• **Exercise description**
Return the lines where the word "from" occurs.

>> Start Record set

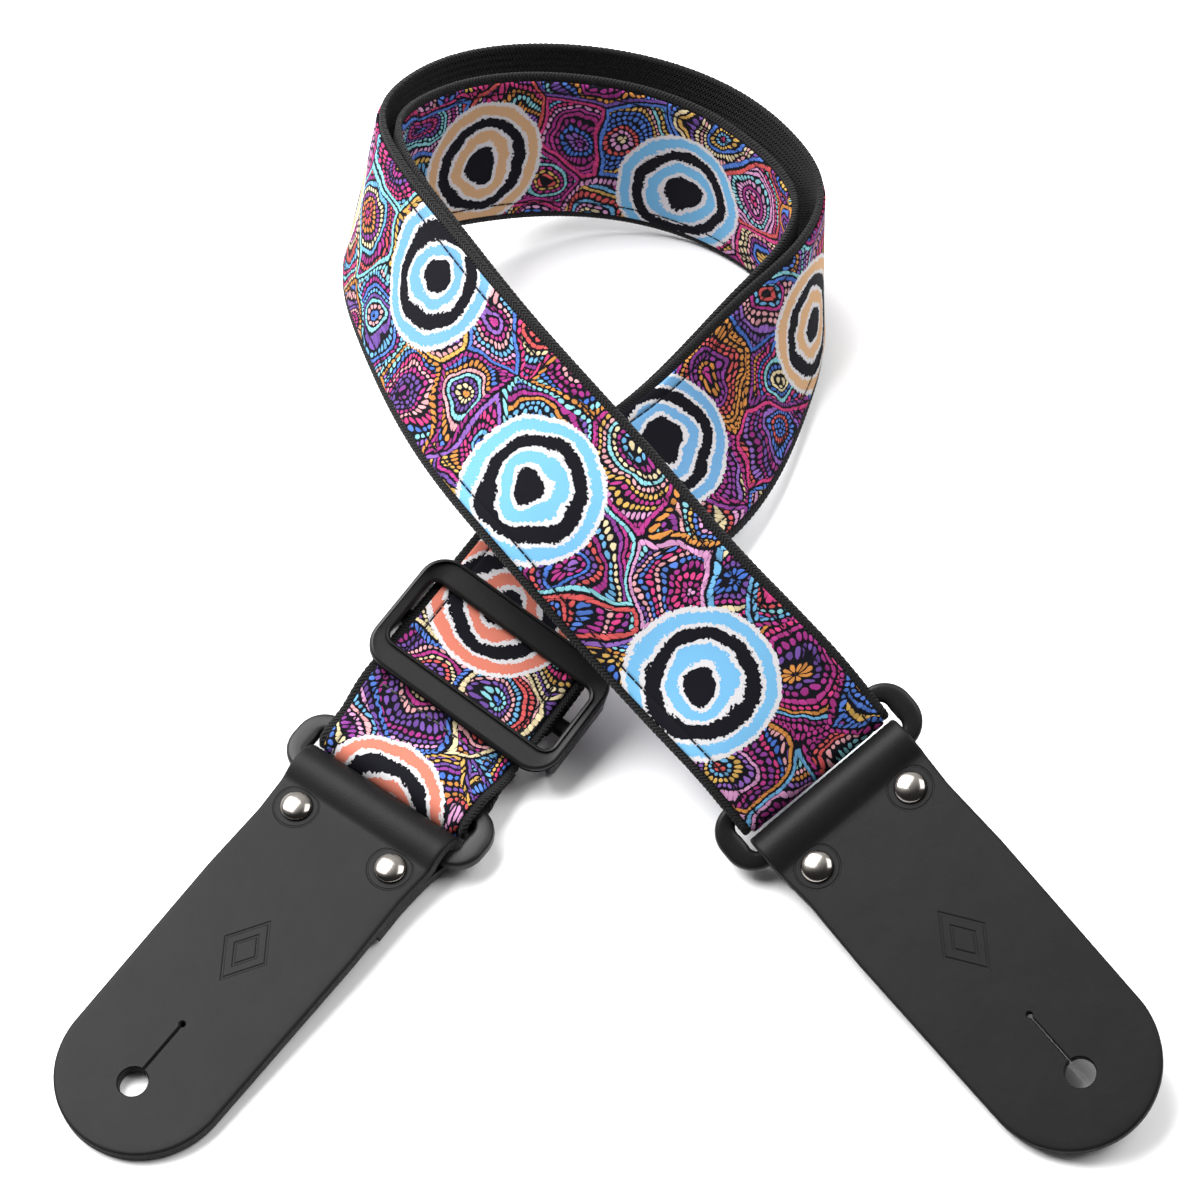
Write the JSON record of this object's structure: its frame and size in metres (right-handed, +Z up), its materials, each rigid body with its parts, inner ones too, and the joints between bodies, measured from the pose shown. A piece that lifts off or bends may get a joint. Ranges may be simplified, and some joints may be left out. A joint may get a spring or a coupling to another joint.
{
  "type": "guitar strap",
  "caption": "Adjustable two-inch guitar strap, looped at its shortest setting, with patterned facing, slider, rings and riveted leather ends that take strap buttons.",
  "frame": {"origin": "bottom centre of the bounding box, on the surface that the strap lies on", "axes": "+Z up; the leather ends point towards -Y and the back of the loop is at +Y; +X to the right of someone who looks along +Y"},
  "size_m": [0.2782, 0.3386, 0.084],
  "materials": {
    "webbing_black": "ribbed matt black webbing",
    "facing_patterned": "matt printed fabric with a many-coloured dotted pattern on near-black",
    "leather_black": "satin black leather with raw cut edges",
    "nickel": "polished nickel plate",
    "plastic_black": "matt moulded black",
    "thread_black": "black sewing thread"
  },
  "bodies": {
    "strap": {"facing_flap_left": "facing_patterned", "facing_fold_left": "facing_patterned", "facing_fold_right": "facing_patterned", "facing_outer": "facing_patterned", "facing_return": "facing_patterned", "facing_return_stretch": "facing_patterned", "stitch_left": "thread_black", "web_flap_left": "webbing_black", "web_fold_left": "webbing_black", "web_fold_right": "webbing_black", "web_outer_back_left": "webbing_black", "web_outer_back_right": "webbing_black", "web_outer_front_leg_high": "webbing_black", "web_outer_front_leg_low": "webbing_black", "web_outer_left_turn": "webbing_black", "web_outer_lower_leg_high": "webbing_black", "web_outer_lower_leg_low": "webbing_black", "web_outer_right_turn": "webbing_black", "web_outer_run": "webbing_black", "web_return_back_left": "webbing_black", "web_return_back_right": "webbing_black", "web_return_front_leg_high": "webbing_black", "web_return_front_leg_low": "webbing_black", "web_return_left_turn": "webbing_black", "web_return_lower_leg_high": "webbing_black", "web_return_lower_leg_low": "webbing_black", "web_return_right_turn": "webbing_black", "web_return_stretch": "webbing_black"},
    "ring_left": {"ring_left": "plastic_black"},
    "end_left": {"leather_left": "leather_black", "rivet_cap_left_a": "nickel", "rivet_cap_left_b": "nickel", "rivet_post_left_a": "nickel", "rivet_post_left_b": "nickel"},
    "ring_right": {"ring_right": "plastic_black"},
    "end_right": {"leather_right": "leather_black", "rivet_cap_right_a": "nickel", "rivet_cap_right_b": "nickel", "rivet_post_right_a": "nickel", "rivet_post_right_b": "nickel"},
    "slider": {"facing_sewn_flap": "facing_patterned", "facing_sewn_under": "facing_patterned", "facing_sewn_wrap": "facing_patterned", "slider": "plastic_black", "web_sewn_flap": "webbing_black", "web_sewn_under": "webbing_black", "web_sewn_wrap": "webbing_black"}
  },
  "joints": [
    {"name": "ring_left_swing", "type": "hinge", "parent": "strap", "child": "ring_left", "pos_m": [-0.05345, -0.06053, 0.00745], "axis": [-0.808, 0.5892, 0], "range_deg": [-5, 60]},
    {"name": "leather_left_swing", "type": "hinge", "parent": "ring_left", "child": "end_left", "pos_m": [-0.06197, -0.07222, 0.00639], "axis": [-0.808, 0.5892, 0], "range_deg": [-10, 60]},
    {"name": "ring_right_swing", "type": "hinge", "parent": "strap", "child": "ring_right", "pos_m": [0.05215, -0.06347, 0.02019], "axis": [-0.7639, -0.5478, -0.3412], "range_deg": [-10, 60]},
    {"name": "leather_right_swing", "type": "hinge", "parent": "ring_right", "child": "end_right", "pos_m": [0.06149, -0.07328, 0.01503], "axis": [-0.7639, -0.5478, -0.3412], "range_deg": [-10, 60]},
    {"name": "slider_travel", "type": "slide", "parent": "strap", "child": "slider", "axis": [-0.5819, -0.798, -0.1564], "range_m": [-0.012, 0.002], "deforming": ["web_return_stretch", "facing_return_stretch"]}
  ]
}
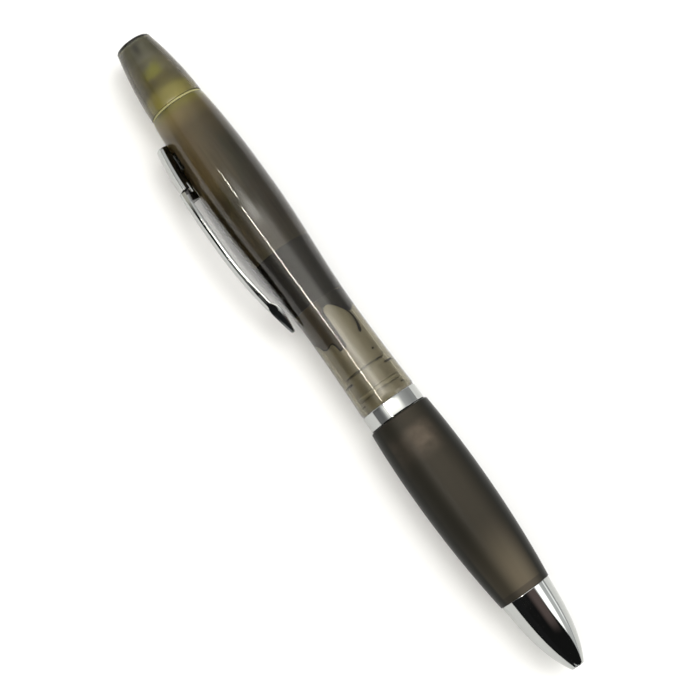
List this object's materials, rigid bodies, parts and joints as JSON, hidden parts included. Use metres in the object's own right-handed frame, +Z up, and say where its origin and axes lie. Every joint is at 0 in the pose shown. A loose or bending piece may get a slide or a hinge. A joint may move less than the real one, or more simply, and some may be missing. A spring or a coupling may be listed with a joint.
{
  "type": "ballpoint pen with highlighter",
  "caption": "Twist ballpoint pen with a waisted smoke-clear barrel, chrome clip, soft grip and nose cone, and a highlighter under the cap on its rear end.",
  "frame": {"origin": "on the surface that the pen lies on, under the middle of its length and width", "axes": "+X along the pen towards the nose cone, -Y the way the clip points, +Z up"},
  "size_m": [0.146, 0.017, 0.0138],
  "materials": {
    "smoke_plastic": "clear smoke, glossy",
    "chrome": "mirror bright",
    "frosted_rubber": "matte, slightly translucent",
    "yellow_plastic": "satin",
    "yellow_felt": "porous",
    "soaked_filler": "porous",
    "wrap_film": "film stained brown by the ink, satin",
    "dark_plastic": "satin",
    "pale_smoke_plastic": "pale smoke, satin",
    "white_plastic": "satin",
    "smoke_rubber": "matte",
    "brass": "turned",
    "steel": "bright",
    "refill_plastic": "clear",
    "ink": "wet"
  },
  "bodies": {
    "barrel": {"barrel": "smoke_plastic", "nib_holder": "yellow_plastic", "highlighter_nib": "yellow_felt", "ink_filler": "soaked_filler", "filler_wrap": "wrap_film", "chamber_plug": "dark_plastic", "mechanism_housing": "pale_smoke_plastic", "twist_cam": "white_plastic", "retaining_collar": "pale_smoke_plastic"},
    "cap": {"cap": "smoke_plastic", "cap_liner": "pale_smoke_plastic"},
    "clip": {"clip": "chrome"},
    "grip_section": {"grip": "frosted_rubber", "lower_barrel": "pale_smoke_plastic", "nose_cone": "chrome", "centre_ring": "chrome", "coupling": "pale_smoke_plastic", "guide_sleeve": "white_plastic", "friction_ring": "smoke_rubber", "return_spring": "steel"},
    "refill": {"plunger": "white_plastic", "refill_tube": "refill_plastic", "refill_ink": "ink", "tip_holder": "brass", "writing_ball": "steel"}
  },
  "joints": [
    {"name": "cap_pull", "type": "slide", "parent": "barrel", "child": "cap", "axis": [-1, 0, 0], "range_m": [0, 0.03]},
    {"name": "clip_flex", "type": "hinge", "parent": "barrel", "child": "clip", "pos_m": [-0.0522, -0.00462, 0.0069], "axis": [0, 0, -1], "range_deg": [0, 3], "stiffness_Nm_per_rad": 0.5},
    {"name": "twist", "type": "hinge", "parent": "barrel", "child": "grip_section", "pos_m": [0.01235, 0.00162, 0.0069], "axis": [1, 0, 0], "range_deg": [0, 150]},
    {"name": "refill_travel", "type": "slide", "parent": "grip_section", "child": "refill", "axis": [1, 0, 0], "range_m": [0, 0.005], "deforming": ["return_spring"]}
  ],
  "couplings": [
    {"joint": "refill_travel", "follows": "twist", "m_per_rad": 0.0019098}
  ]
}
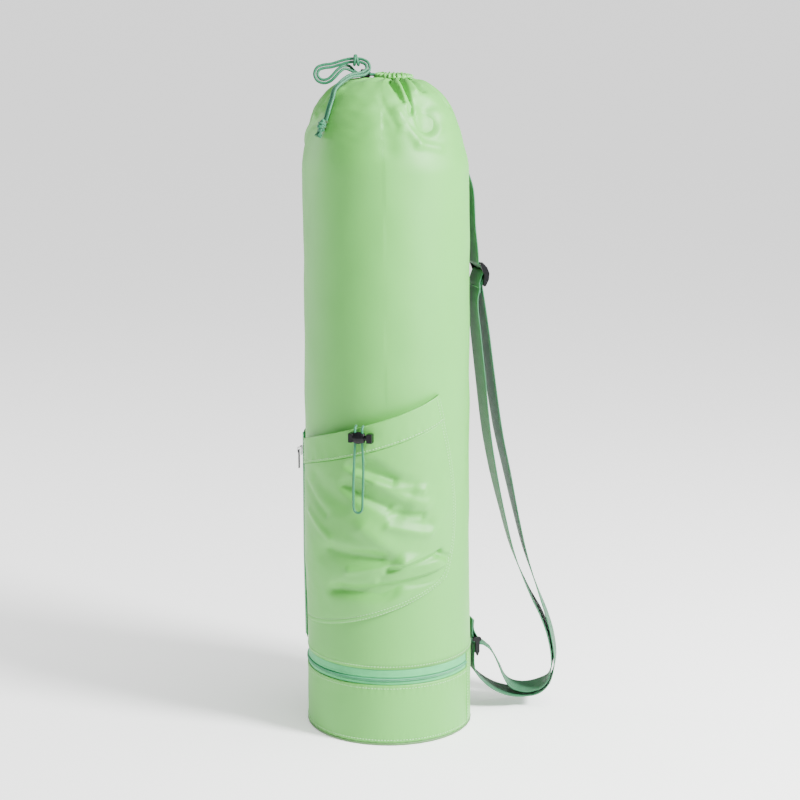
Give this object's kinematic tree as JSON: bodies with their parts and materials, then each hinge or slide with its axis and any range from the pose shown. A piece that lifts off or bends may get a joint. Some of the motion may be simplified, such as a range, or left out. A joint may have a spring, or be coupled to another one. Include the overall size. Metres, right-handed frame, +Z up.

>> End Record set

• **Response below**
Write the JSON record of this object's structure: its frame and size in metres (right-handed, +Z up), its materials, each rigid body with its parts, inner ones too, and the joints between bodies, measured from the pose shown. A piece that lifts off or bends may get a joint. Ranges may be simplified, and some joints may be left out. A joint may get a spring or a coupling to another joint.
Give this object's kinematic tree as JSON: bodies with their parts and materials, then each hinge or slide with its axis and any range from the pose shown. A piece that lifts off or bends may get a joint. Some of the motion may be simplified, such as a range, or left out. A joint may have a spring, or be coupled to another one. Include the overall size. Metres, right-handed frame, +Z up.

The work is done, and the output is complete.